(REQUIRED WORK) Copy out the entries exactly, from the first line to the last.

———

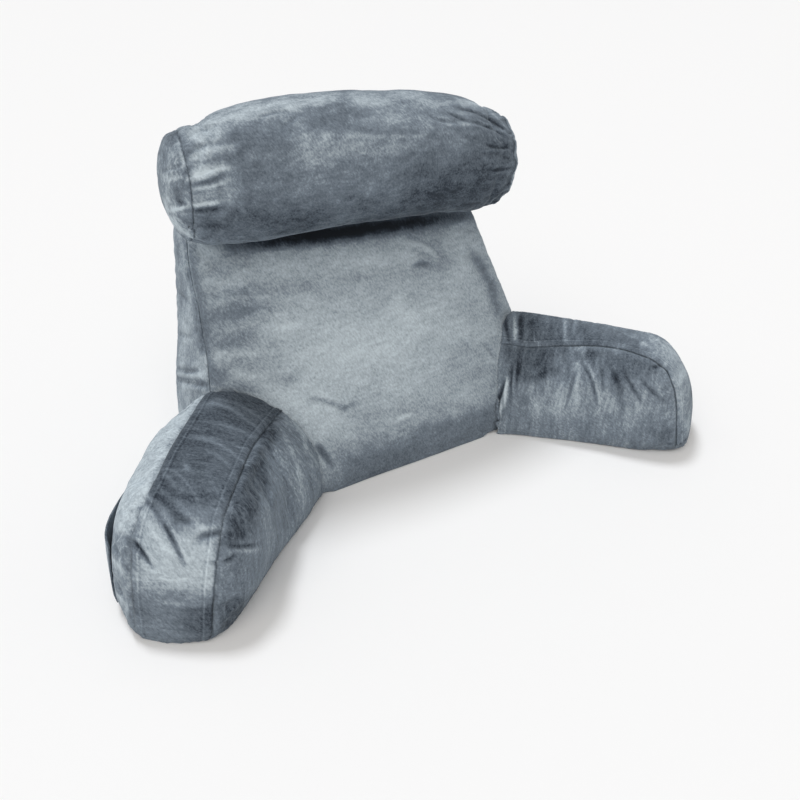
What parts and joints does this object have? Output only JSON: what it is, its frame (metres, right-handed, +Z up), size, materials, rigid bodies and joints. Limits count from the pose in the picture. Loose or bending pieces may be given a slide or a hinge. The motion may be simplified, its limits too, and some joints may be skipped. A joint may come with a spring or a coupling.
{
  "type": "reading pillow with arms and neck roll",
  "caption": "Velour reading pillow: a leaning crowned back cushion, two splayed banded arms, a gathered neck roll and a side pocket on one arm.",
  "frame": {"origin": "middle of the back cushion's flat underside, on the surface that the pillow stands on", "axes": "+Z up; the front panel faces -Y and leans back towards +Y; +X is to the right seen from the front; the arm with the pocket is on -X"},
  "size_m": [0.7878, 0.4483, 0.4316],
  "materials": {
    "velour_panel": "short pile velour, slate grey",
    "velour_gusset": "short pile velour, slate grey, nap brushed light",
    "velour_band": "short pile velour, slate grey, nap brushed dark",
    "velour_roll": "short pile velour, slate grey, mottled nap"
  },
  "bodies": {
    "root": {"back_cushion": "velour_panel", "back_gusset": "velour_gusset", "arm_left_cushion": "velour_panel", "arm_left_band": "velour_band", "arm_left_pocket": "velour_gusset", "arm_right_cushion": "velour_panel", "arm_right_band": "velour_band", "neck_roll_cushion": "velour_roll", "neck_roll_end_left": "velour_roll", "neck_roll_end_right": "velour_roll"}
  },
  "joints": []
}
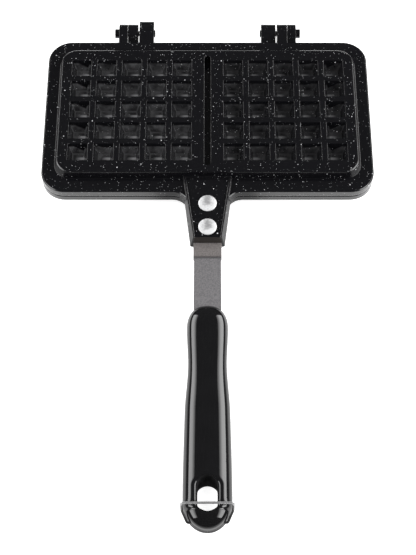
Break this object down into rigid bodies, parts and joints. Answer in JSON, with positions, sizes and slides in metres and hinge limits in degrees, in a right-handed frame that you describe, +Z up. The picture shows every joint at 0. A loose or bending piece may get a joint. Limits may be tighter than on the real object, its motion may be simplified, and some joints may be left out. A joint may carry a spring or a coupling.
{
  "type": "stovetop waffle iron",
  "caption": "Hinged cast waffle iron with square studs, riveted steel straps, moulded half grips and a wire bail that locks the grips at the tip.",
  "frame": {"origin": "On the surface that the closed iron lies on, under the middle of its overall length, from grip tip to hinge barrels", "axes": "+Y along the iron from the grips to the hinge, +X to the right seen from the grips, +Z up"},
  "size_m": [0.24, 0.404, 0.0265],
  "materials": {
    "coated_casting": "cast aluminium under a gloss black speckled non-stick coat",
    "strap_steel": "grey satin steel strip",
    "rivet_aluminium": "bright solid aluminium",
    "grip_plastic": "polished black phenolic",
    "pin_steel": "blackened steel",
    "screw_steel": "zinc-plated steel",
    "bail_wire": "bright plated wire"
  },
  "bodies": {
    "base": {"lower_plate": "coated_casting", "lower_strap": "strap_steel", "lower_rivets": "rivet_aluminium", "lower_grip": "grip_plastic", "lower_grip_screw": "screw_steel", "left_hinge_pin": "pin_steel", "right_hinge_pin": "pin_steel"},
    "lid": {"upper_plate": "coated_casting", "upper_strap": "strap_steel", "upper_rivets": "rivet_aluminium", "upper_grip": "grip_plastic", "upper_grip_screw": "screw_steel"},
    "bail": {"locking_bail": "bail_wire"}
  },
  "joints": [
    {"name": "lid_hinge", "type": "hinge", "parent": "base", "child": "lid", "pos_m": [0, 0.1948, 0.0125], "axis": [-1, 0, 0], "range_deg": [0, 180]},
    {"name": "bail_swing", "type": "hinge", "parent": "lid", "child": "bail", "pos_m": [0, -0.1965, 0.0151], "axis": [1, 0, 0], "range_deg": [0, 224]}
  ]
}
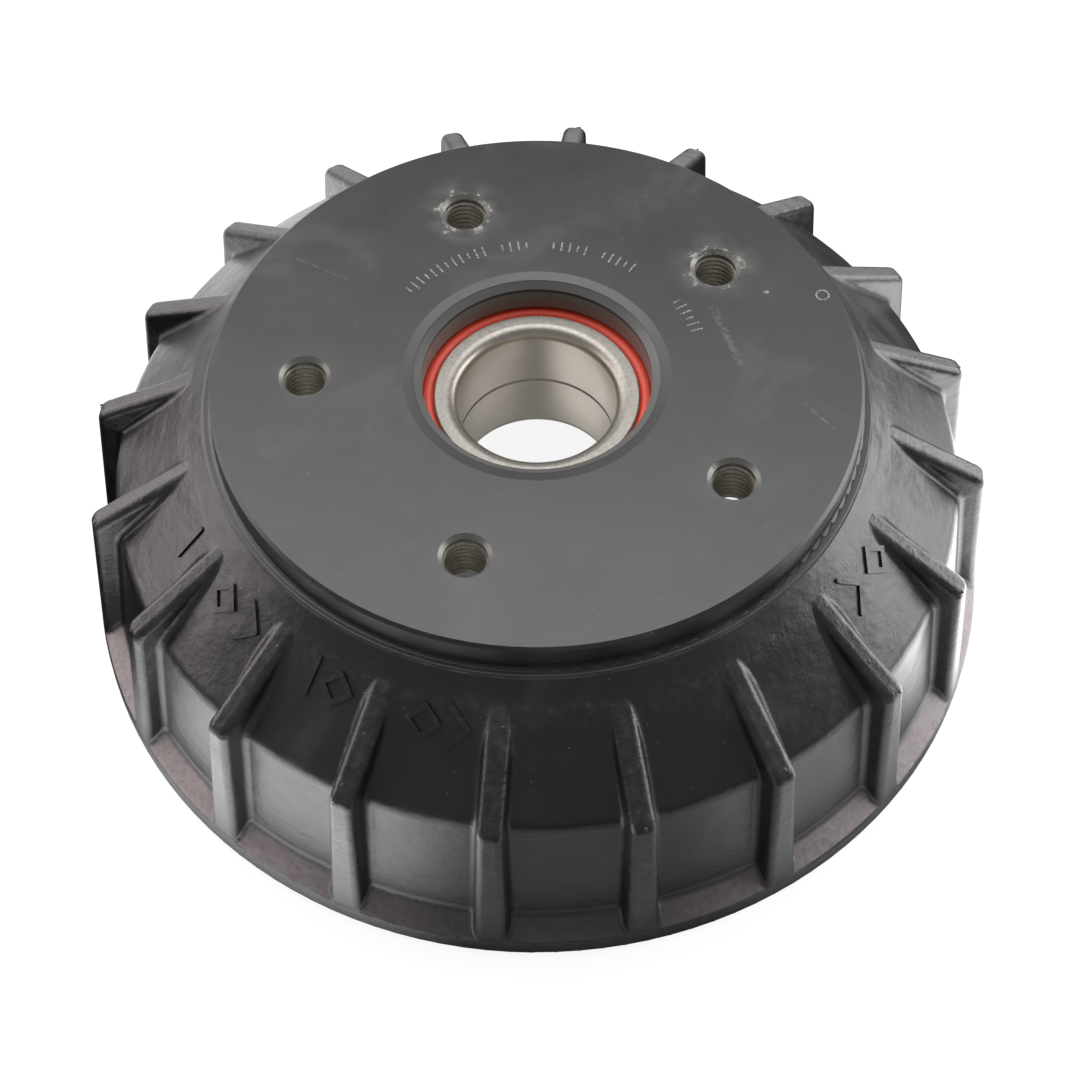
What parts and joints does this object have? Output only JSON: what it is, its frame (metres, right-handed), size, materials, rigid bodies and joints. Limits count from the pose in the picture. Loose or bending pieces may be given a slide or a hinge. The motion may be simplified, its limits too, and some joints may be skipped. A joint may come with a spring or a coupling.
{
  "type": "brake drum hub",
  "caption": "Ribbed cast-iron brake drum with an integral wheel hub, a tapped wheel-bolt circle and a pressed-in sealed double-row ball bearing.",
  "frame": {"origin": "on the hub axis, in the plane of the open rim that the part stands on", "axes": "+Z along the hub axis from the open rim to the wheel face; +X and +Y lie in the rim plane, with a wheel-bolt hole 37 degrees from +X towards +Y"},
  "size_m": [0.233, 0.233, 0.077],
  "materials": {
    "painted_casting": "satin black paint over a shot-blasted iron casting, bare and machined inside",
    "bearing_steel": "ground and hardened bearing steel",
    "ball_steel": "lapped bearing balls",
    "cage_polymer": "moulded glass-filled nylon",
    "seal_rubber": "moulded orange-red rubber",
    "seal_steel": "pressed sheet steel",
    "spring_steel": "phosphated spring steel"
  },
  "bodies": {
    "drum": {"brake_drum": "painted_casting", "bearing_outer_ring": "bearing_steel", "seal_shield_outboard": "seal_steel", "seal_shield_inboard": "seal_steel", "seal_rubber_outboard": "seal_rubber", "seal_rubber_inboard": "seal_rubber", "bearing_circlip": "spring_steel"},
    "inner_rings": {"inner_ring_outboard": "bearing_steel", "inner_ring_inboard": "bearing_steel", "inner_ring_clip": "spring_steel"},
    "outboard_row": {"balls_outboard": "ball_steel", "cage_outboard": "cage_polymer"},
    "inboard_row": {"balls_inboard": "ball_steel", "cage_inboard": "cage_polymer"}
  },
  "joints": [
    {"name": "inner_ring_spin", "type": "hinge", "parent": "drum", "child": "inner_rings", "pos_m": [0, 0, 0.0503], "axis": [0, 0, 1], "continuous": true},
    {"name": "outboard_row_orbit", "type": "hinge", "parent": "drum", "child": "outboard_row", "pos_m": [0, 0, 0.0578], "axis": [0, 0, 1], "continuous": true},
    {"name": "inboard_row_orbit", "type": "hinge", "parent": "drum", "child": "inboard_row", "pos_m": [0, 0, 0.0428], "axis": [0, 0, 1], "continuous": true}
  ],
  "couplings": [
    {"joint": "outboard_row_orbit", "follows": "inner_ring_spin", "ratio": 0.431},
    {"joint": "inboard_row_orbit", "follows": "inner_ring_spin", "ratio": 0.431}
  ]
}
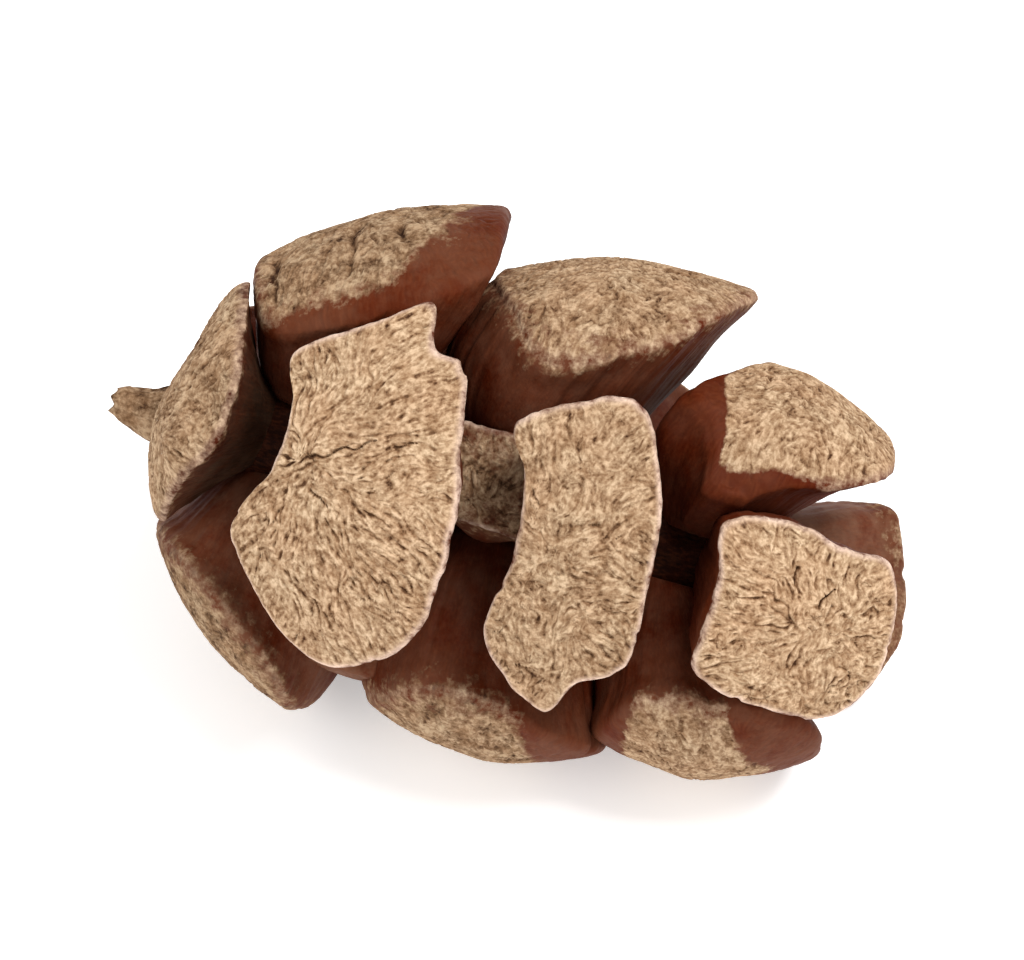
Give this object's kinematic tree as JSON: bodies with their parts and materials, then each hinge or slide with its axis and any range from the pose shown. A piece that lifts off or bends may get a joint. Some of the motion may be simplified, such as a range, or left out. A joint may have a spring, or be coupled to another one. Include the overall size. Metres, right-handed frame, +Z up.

———

(FULL OUTPUT)
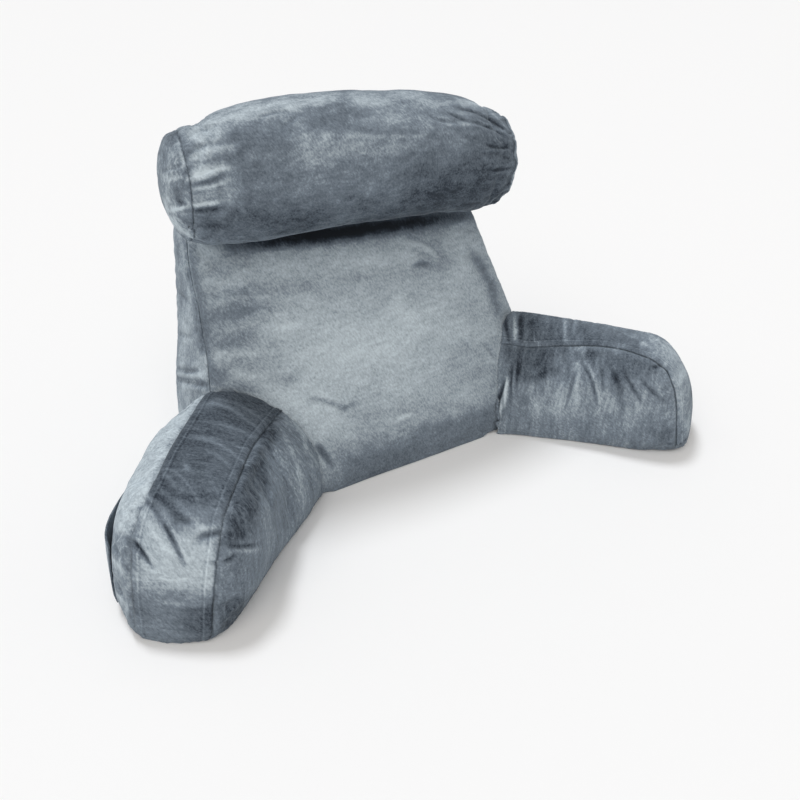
What parts and joints does this object have? Output only JSON: what it is, its frame (metres, right-handed, +Z up), size, materials, rigid bodies and joints. Limits count from the pose in the picture. Loose or bending pieces may be given a slide or a hinge. The motion may be simplified, its limits too, and some joints may be skipped. A joint may come with a spring or a coupling.
{
  "type": "reading pillow with arms and neck roll",
  "caption": "Velour reading pillow: a leaning crowned back cushion, two splayed banded arms, a gathered neck roll and a side pocket on one arm.",
  "frame": {"origin": "middle of the back cushion's flat underside, on the surface that the pillow stands on", "axes": "+Z up; the front panel faces -Y and leans back towards +Y; +X is to the right seen from the front; the arm with the pocket is on -X"},
  "size_m": [0.7878, 0.4483, 0.4316],
  "materials": {
    "velour_panel": "short pile velour, slate grey",
    "velour_gusset": "short pile velour, slate grey, nap brushed light",
    "velour_band": "short pile velour, slate grey, nap brushed dark",
    "velour_roll": "short pile velour, slate grey, mottled nap"
  },
  "bodies": {
    "root": {"back_cushion": "velour_panel", "back_gusset": "velour_gusset", "arm_left_cushion": "velour_panel", "arm_left_band": "velour_band", "arm_left_pocket": "velour_gusset", "arm_right_cushion": "velour_panel", "arm_right_band": "velour_band", "neck_roll_cushion": "velour_roll", "neck_roll_end_left": "velour_roll", "neck_roll_end_right": "velour_roll"}
  },
  "joints": []
}
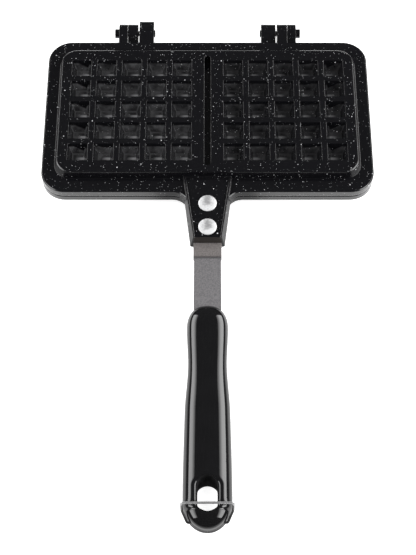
Break this object down into rigid bodies, parts and joints. Answer in JSON, with positions, sizes and slides in metres and hinge limits in degrees, in a right-handed frame that you describe, +Z up. The picture shows every joint at 0. A loose or bending piece may get a joint. Limits may be tighter than on the real object, its motion may be simplified, and some joints may be left out. A joint may carry a spring or a coupling.
{
  "type": "stovetop waffle iron",
  "caption": "Hinged cast waffle iron with square studs, riveted steel straps, moulded half grips and a wire bail that locks the grips at the tip.",
  "frame": {"origin": "On the surface that the closed iron lies on, under the middle of its overall length, from grip tip to hinge barrels", "axes": "+Y along the iron from the grips to the hinge, +X to the right seen from the grips, +Z up"},
  "size_m": [0.24, 0.404, 0.0265],
  "materials": {
    "coated_casting": "cast aluminium under a gloss black speckled non-stick coat",
    "strap_steel": "grey satin steel strip",
    "rivet_aluminium": "bright solid aluminium",
    "grip_plastic": "polished black phenolic",
    "pin_steel": "blackened steel",
    "screw_steel": "zinc-plated steel",
    "bail_wire": "bright plated wire"
  },
  "bodies": {
    "base": {"lower_plate": "coated_casting", "lower_strap": "strap_steel", "lower_rivets": "rivet_aluminium", "lower_grip": "grip_plastic", "lower_grip_screw": "screw_steel", "left_hinge_pin": "pin_steel", "right_hinge_pin": "pin_steel"},
    "lid": {"upper_plate": "coated_casting", "upper_strap": "strap_steel", "upper_rivets": "rivet_aluminium", "upper_grip": "grip_plastic", "upper_grip_screw": "screw_steel"},
    "bail": {"locking_bail": "bail_wire"}
  },
  "joints": [
    {"name": "lid_hinge", "type": "hinge", "parent": "base", "child": "lid", "pos_m": [0, 0.1948, 0.0125], "axis": [-1, 0, 0], "range_deg": [0, 180]},
    {"name": "bail_swing", "type": "hinge", "parent": "lid", "child": "bail", "pos_m": [0, -0.1965, 0.0151], "axis": [1, 0, 0], "range_deg": [0, 224]}
  ]
}
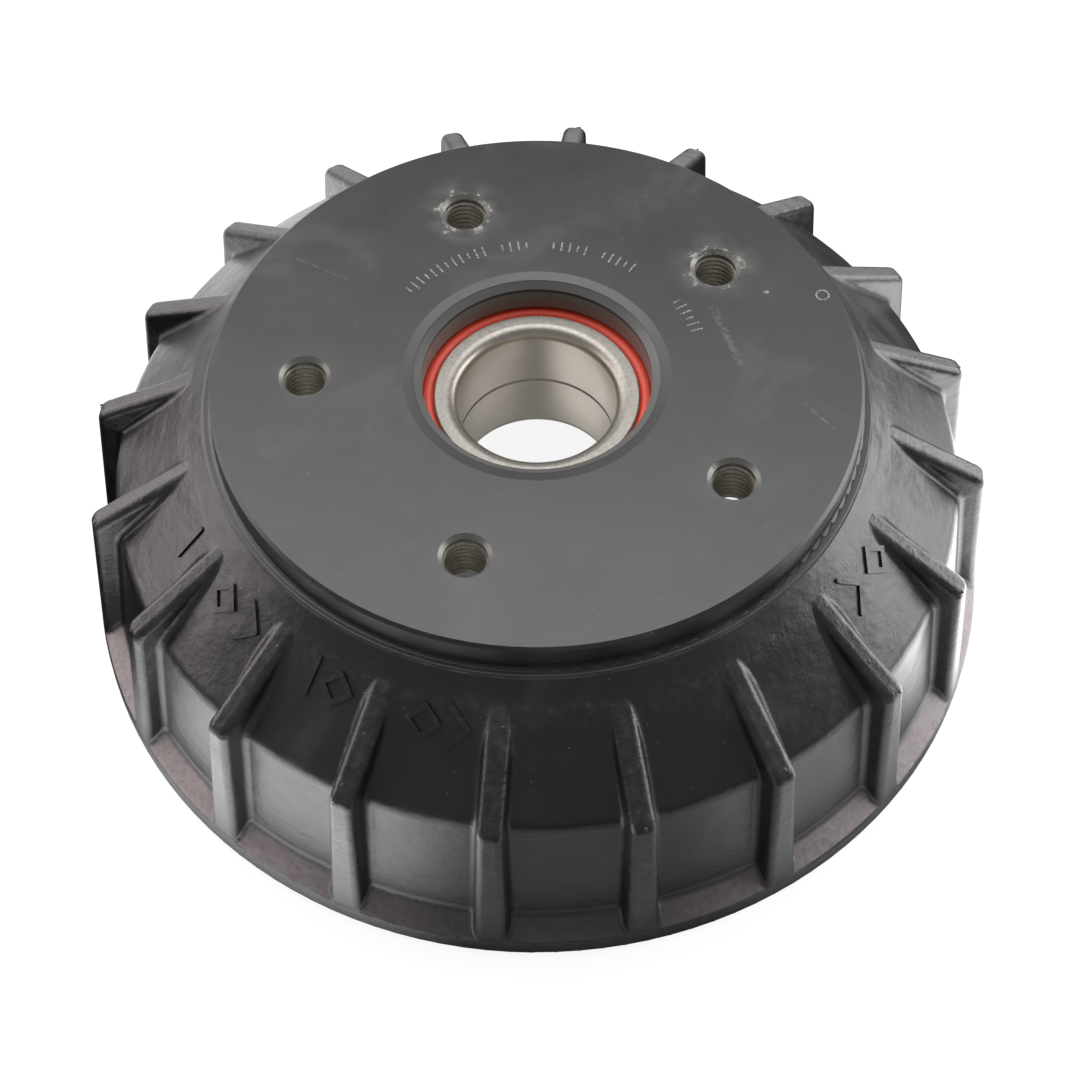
What parts and joints does this object have? Output only JSON: what it is, its frame (metres, right-handed), size, materials, rigid bodies and joints. Limits count from the pose in the picture. Loose or bending pieces may be given a slide or a hinge. The motion may be simplified, its limits too, and some joints may be skipped. A joint may come with a spring or a coupling.
{
  "type": "brake drum hub",
  "caption": "Ribbed cast-iron brake drum with an integral wheel hub, a tapped wheel-bolt circle and a pressed-in sealed double-row ball bearing.",
  "frame": {"origin": "on the hub axis, in the plane of the open rim that the part stands on", "axes": "+Z along the hub axis from the open rim to the wheel face; +X and +Y lie in the rim plane, with a wheel-bolt hole 37 degrees from +X towards +Y"},
  "size_m": [0.233, 0.233, 0.077],
  "materials": {
    "painted_casting": "satin black paint over a shot-blasted iron casting, bare and machined inside",
    "bearing_steel": "ground and hardened bearing steel",
    "ball_steel": "lapped bearing balls",
    "cage_polymer": "moulded glass-filled nylon",
    "seal_rubber": "moulded orange-red rubber",
    "seal_steel": "pressed sheet steel",
    "spring_steel": "phosphated spring steel"
  },
  "bodies": {
    "drum": {"brake_drum": "painted_casting", "bearing_outer_ring": "bearing_steel", "seal_shield_outboard": "seal_steel", "seal_shield_inboard": "seal_steel", "seal_rubber_outboard": "seal_rubber", "seal_rubber_inboard": "seal_rubber", "bearing_circlip": "spring_steel"},
    "inner_rings": {"inner_ring_outboard": "bearing_steel", "inner_ring_inboard": "bearing_steel", "inner_ring_clip": "spring_steel"},
    "outboard_row": {"balls_outboard": "ball_steel", "cage_outboard": "cage_polymer"},
    "inboard_row": {"balls_inboard": "ball_steel", "cage_inboard": "cage_polymer"}
  },
  "joints": [
    {"name": "inner_ring_spin", "type": "hinge", "parent": "drum", "child": "inner_rings", "pos_m": [0, 0, 0.0503], "axis": [0, 0, 1], "continuous": true},
    {"name": "outboard_row_orbit", "type": "hinge", "parent": "drum", "child": "outboard_row", "pos_m": [0, 0, 0.0578], "axis": [0, 0, 1], "continuous": true},
    {"name": "inboard_row_orbit", "type": "hinge", "parent": "drum", "child": "inboard_row", "pos_m": [0, 0, 0.0428], "axis": [0, 0, 1], "continuous": true}
  ],
  "couplings": [
    {"joint": "outboard_row_orbit", "follows": "inner_ring_spin", "ratio": 0.431},
    {"joint": "inboard_row_orbit", "follows": "inner_ring_spin", "ratio": 0.431}
  ]
}
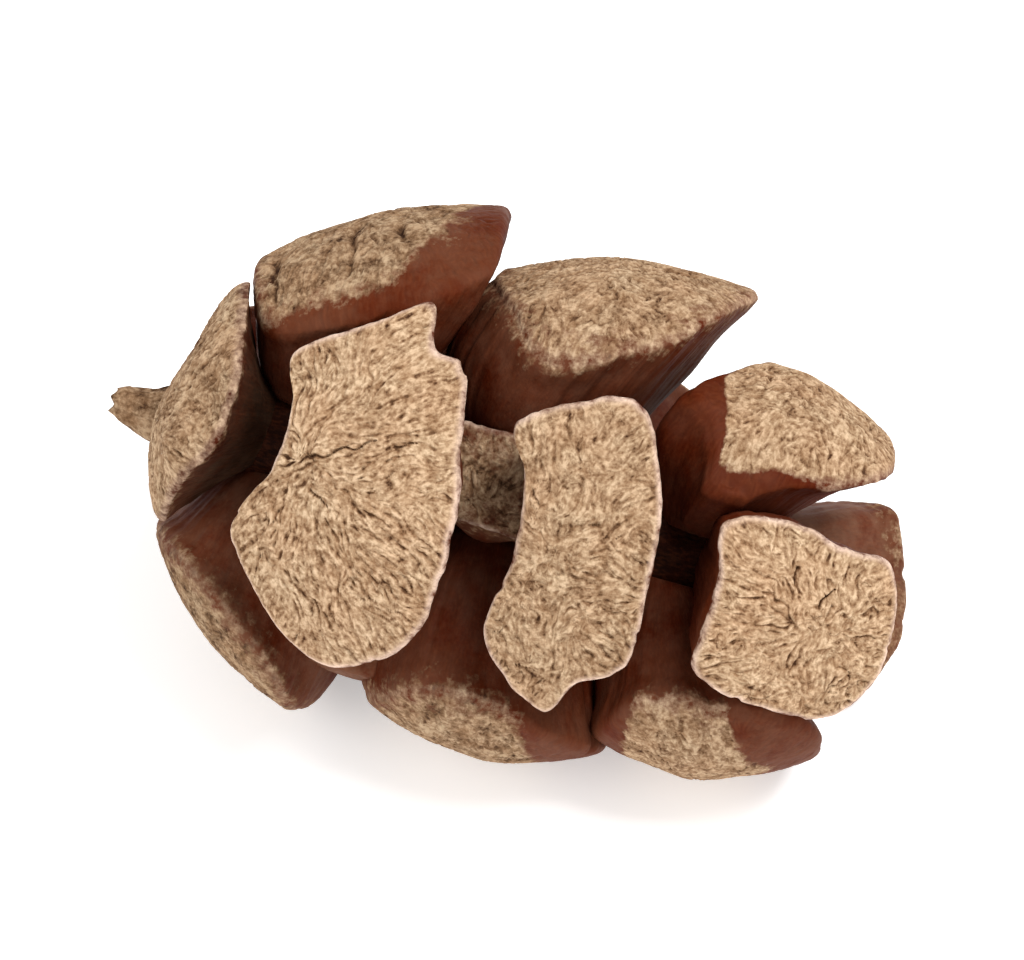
Give this object's kinematic tree as JSON: bodies with their parts and materials, then each hinge or slide with its axis and any range from the pose shown. A piece that lifts off or bends may get a joint. Some of the motion may be simplified, such as a range, or left out. A joint may have a spring, or be coupled to another one. Include the overall size. Metres, right-handed frame, +Z up.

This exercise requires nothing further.